Copy exactly the lines from the one containing "cad_parts[node].hide_render = cad_parts[node].hide_viewport" to the one containing "SKULL_TRIANGLES = 190000", both lines included, and nothing else.

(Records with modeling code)
-*-*-
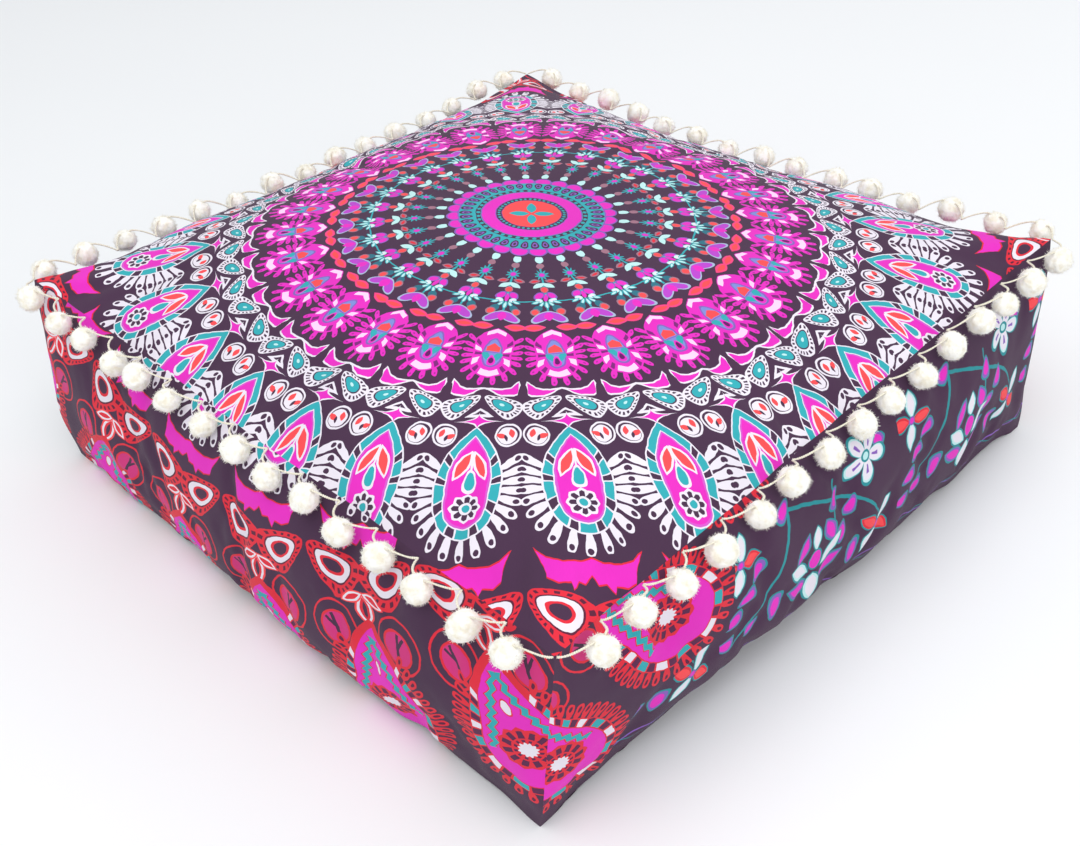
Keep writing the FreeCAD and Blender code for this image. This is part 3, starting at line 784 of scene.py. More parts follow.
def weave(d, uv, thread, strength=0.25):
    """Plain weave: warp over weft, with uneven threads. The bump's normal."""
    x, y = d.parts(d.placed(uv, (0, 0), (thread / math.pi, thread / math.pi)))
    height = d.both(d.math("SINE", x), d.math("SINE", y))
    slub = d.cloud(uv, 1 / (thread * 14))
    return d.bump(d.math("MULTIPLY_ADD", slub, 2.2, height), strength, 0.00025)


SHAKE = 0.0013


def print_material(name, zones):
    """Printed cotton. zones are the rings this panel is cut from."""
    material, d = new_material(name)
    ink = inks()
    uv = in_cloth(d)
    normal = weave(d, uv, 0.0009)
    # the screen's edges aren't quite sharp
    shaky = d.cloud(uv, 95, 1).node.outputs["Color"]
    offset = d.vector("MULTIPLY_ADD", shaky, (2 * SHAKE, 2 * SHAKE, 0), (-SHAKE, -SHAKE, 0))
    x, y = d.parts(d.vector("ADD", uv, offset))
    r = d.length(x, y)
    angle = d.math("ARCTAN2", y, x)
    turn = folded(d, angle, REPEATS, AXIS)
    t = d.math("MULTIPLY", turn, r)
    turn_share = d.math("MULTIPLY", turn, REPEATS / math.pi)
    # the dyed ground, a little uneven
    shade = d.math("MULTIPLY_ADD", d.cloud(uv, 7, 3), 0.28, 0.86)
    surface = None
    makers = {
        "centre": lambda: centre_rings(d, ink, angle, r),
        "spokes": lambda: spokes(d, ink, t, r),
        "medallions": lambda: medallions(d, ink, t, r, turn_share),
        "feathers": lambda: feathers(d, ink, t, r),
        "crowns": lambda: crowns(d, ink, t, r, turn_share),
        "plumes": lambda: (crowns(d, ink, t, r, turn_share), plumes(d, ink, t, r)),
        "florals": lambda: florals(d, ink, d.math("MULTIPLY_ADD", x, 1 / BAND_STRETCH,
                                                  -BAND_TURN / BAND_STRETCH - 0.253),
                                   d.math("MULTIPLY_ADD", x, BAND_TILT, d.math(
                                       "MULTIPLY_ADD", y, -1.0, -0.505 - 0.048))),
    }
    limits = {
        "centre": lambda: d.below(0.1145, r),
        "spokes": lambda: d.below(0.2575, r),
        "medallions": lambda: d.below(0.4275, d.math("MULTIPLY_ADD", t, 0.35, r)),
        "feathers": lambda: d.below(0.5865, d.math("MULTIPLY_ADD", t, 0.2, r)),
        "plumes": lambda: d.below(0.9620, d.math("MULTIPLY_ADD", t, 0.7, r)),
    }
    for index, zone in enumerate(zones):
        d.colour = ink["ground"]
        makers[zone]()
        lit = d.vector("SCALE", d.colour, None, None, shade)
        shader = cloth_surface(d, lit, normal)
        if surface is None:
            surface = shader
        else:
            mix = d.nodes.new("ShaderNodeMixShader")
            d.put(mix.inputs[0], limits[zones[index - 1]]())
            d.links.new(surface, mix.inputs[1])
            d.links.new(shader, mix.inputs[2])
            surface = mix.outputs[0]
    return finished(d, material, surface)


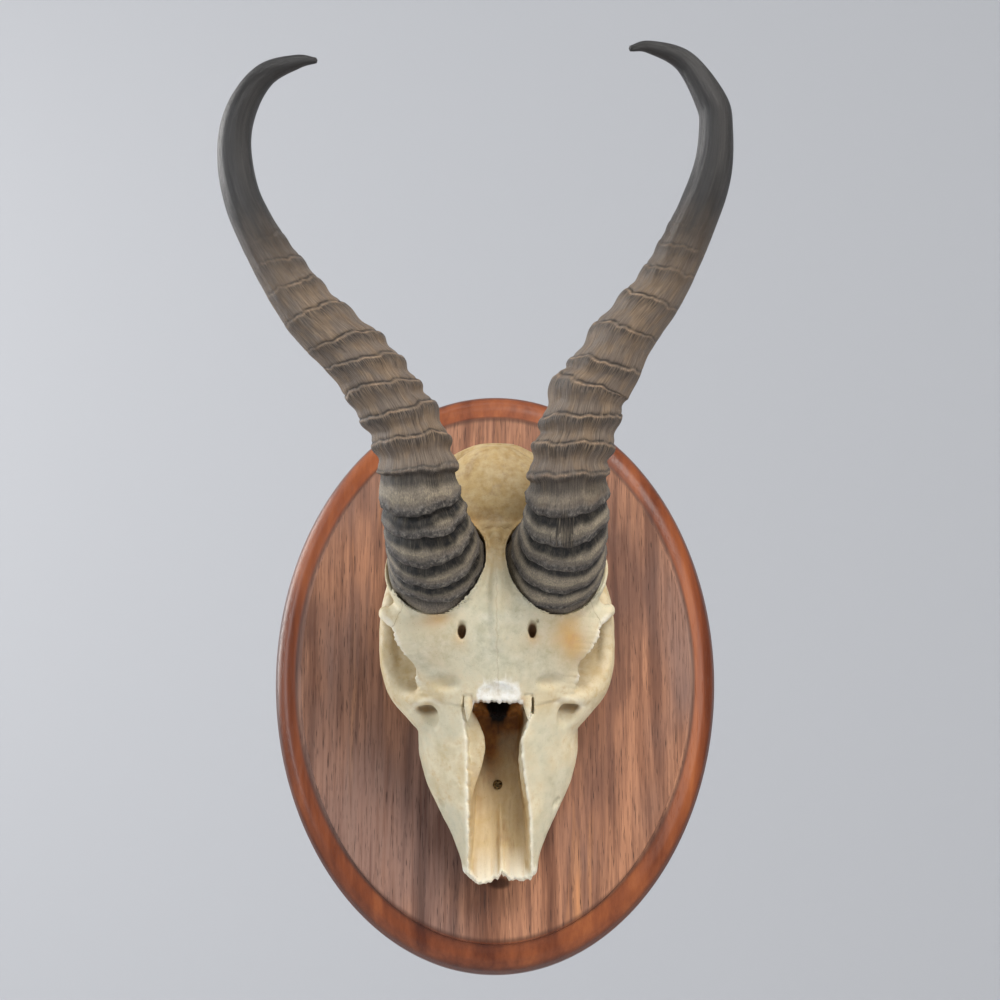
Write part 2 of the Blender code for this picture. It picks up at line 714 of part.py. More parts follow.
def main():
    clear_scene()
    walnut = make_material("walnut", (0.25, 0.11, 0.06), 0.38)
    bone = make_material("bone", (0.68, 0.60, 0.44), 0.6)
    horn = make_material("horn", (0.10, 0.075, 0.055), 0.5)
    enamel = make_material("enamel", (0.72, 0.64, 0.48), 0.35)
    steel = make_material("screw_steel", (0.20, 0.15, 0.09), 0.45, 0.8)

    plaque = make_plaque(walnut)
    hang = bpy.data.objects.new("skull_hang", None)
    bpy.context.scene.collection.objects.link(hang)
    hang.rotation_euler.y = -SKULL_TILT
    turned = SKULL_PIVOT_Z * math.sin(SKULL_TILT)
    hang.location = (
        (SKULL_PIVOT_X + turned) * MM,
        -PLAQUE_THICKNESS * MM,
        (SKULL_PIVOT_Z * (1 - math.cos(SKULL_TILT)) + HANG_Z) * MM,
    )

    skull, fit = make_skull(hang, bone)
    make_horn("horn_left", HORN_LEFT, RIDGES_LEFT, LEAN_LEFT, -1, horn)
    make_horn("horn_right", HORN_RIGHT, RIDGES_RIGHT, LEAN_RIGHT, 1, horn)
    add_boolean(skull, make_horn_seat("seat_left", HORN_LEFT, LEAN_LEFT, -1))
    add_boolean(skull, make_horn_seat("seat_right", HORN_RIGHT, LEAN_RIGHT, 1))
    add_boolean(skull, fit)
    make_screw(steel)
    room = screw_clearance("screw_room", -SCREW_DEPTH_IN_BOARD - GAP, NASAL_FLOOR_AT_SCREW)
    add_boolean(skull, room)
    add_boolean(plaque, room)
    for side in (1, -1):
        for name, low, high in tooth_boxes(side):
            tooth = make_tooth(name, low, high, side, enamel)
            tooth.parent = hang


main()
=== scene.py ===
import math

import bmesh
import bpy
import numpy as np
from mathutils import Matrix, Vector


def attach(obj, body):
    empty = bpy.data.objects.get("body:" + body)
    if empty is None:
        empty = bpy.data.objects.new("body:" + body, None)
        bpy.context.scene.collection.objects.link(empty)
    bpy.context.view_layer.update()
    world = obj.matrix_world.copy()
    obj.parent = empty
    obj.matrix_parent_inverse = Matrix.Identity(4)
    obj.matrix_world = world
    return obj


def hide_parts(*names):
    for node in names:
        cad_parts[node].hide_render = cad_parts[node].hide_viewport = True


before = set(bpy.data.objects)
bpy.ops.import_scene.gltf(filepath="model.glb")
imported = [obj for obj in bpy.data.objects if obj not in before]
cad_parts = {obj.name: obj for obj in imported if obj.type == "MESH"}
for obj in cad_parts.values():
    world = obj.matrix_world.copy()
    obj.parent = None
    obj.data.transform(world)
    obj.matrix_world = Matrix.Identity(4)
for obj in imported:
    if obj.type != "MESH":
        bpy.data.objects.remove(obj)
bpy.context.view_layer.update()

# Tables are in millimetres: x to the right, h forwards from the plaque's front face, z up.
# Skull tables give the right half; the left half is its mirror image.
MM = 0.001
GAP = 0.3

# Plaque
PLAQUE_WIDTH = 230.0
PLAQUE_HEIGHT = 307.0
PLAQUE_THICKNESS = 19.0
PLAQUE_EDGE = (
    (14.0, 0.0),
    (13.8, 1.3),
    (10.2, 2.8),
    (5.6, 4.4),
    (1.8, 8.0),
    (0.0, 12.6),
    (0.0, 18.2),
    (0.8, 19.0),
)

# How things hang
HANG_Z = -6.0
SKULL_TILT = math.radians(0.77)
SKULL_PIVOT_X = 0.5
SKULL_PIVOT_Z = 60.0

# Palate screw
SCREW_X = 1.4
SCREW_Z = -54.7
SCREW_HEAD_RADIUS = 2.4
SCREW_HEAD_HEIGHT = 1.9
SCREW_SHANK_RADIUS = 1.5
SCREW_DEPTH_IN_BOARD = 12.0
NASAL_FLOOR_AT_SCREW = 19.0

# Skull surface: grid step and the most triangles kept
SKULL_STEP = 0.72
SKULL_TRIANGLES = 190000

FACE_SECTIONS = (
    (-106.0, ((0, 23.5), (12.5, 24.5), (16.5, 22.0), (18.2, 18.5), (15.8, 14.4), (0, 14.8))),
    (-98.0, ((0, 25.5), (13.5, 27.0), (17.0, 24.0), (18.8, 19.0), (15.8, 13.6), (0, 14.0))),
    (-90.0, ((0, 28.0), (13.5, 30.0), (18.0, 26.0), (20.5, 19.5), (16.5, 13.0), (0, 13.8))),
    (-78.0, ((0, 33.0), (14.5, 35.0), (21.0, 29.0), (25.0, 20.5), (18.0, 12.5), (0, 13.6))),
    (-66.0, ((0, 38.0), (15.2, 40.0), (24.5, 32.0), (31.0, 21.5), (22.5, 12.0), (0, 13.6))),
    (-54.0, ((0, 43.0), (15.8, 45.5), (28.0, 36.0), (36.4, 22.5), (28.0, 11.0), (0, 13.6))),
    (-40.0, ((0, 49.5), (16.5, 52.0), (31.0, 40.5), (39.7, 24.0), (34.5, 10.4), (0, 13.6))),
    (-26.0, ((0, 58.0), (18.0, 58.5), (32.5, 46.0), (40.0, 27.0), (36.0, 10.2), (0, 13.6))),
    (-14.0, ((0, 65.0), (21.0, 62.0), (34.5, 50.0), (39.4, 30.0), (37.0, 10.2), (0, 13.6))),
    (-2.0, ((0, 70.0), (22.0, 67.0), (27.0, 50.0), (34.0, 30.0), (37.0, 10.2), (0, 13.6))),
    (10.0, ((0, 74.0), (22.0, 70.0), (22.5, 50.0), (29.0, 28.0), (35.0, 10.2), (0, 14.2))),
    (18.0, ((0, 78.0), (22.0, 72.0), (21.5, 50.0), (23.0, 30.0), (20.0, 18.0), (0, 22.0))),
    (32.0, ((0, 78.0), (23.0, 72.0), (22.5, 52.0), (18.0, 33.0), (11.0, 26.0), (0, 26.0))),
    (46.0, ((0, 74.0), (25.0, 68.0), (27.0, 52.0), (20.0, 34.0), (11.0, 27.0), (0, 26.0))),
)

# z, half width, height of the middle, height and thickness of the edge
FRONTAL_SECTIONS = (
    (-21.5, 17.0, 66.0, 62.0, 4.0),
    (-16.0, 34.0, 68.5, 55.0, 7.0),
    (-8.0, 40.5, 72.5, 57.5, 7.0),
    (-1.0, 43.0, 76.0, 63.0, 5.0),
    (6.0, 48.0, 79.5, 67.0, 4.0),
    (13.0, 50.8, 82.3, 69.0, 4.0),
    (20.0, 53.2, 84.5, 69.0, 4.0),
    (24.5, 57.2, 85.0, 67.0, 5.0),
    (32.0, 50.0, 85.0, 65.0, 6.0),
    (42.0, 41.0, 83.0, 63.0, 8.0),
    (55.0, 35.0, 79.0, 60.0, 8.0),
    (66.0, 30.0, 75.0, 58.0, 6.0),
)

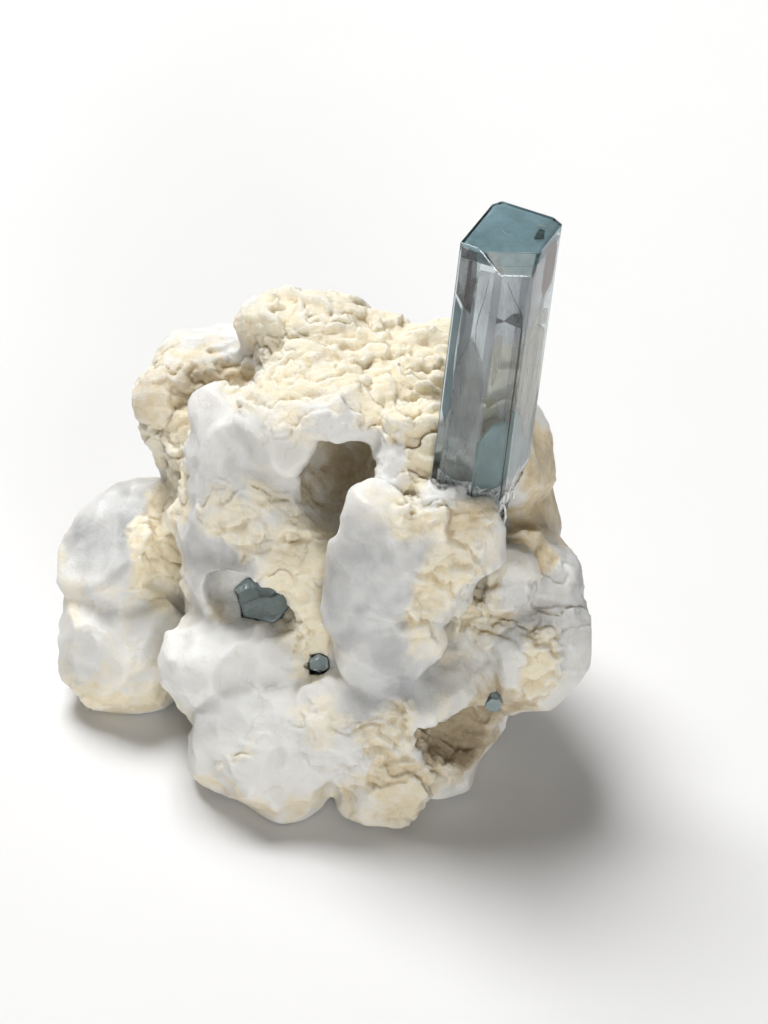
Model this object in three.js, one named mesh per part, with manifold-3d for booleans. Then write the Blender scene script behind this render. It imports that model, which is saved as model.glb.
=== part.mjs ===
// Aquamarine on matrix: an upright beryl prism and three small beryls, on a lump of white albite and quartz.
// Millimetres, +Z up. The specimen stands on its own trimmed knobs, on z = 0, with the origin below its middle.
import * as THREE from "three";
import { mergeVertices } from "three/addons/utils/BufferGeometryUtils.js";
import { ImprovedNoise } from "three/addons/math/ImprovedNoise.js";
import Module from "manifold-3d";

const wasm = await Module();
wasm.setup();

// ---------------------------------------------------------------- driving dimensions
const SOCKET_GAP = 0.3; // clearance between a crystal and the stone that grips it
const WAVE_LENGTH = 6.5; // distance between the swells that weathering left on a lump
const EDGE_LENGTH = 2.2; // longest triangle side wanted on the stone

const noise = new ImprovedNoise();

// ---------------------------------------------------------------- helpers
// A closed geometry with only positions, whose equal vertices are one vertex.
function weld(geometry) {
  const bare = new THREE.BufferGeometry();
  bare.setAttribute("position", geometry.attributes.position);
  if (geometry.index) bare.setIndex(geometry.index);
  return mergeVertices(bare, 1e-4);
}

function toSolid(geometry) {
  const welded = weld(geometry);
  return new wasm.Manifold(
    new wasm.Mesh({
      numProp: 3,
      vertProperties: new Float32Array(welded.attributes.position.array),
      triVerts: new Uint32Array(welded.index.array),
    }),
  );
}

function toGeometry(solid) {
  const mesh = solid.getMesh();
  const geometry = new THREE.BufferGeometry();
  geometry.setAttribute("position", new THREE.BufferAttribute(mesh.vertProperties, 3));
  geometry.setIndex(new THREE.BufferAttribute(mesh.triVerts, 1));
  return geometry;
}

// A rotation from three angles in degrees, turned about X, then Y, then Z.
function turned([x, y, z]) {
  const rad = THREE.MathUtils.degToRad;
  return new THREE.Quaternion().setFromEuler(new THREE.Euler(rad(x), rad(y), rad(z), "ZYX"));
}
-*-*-
• _FULL OUTPUT_
        cad_parts[node].hide_render = cad_parts[node].hide_viewport = True


before = set(bpy.data.objects)
bpy.ops.import_scene.gltf(filepath="model.glb")
imported = [obj for obj in bpy.data.objects if obj not in before]
cad_parts = {obj.name: obj for obj in imported if obj.type == "MESH"}
for obj in cad_parts.values():
    world = obj.matrix_world.copy()
    obj.parent = None
    obj.data.transform(world)
    obj.matrix_world = Matrix.Identity(4)
for obj in imported:
    if obj.type != "MESH":
        bpy.data.objects.remove(obj)
bpy.context.view_layer.update()

# Tables are in millimetres: x to the right, h forwards from the plaque's front face, z up.
# Skull tables give the right half; the left half is its mirror image.
MM = 0.001
GAP = 0.3

# Plaque
PLAQUE_WIDTH = 230.0
PLAQUE_HEIGHT = 307.0
PLAQUE_THICKNESS = 19.0
PLAQUE_EDGE = (
    (14.0, 0.0),
    (13.8, 1.3),
    (10.2, 2.8),
    (5.6, 4.4),
    (1.8, 8.0),
    (0.0, 12.6),
    (0.0, 18.2),
    (0.8, 19.0),
)

# How things hang
HANG_Z = -6.0
SKULL_TILT = math.radians(0.77)
SKULL_PIVOT_X = 0.5
SKULL_PIVOT_Z = 60.0

# Palate screw
SCREW_X = 1.4
SCREW_Z = -54.7
SCREW_HEAD_RADIUS = 2.4
SCREW_HEAD_HEIGHT = 1.9
SCREW_SHANK_RADIUS = 1.5
SCREW_DEPTH_IN_BOARD = 12.0
NASAL_FLOOR_AT_SCREW = 19.0

# Skull surface: grid step and the most triangles kept
SKULL_STEP = 0.72
SKULL_TRIANGLES = 190000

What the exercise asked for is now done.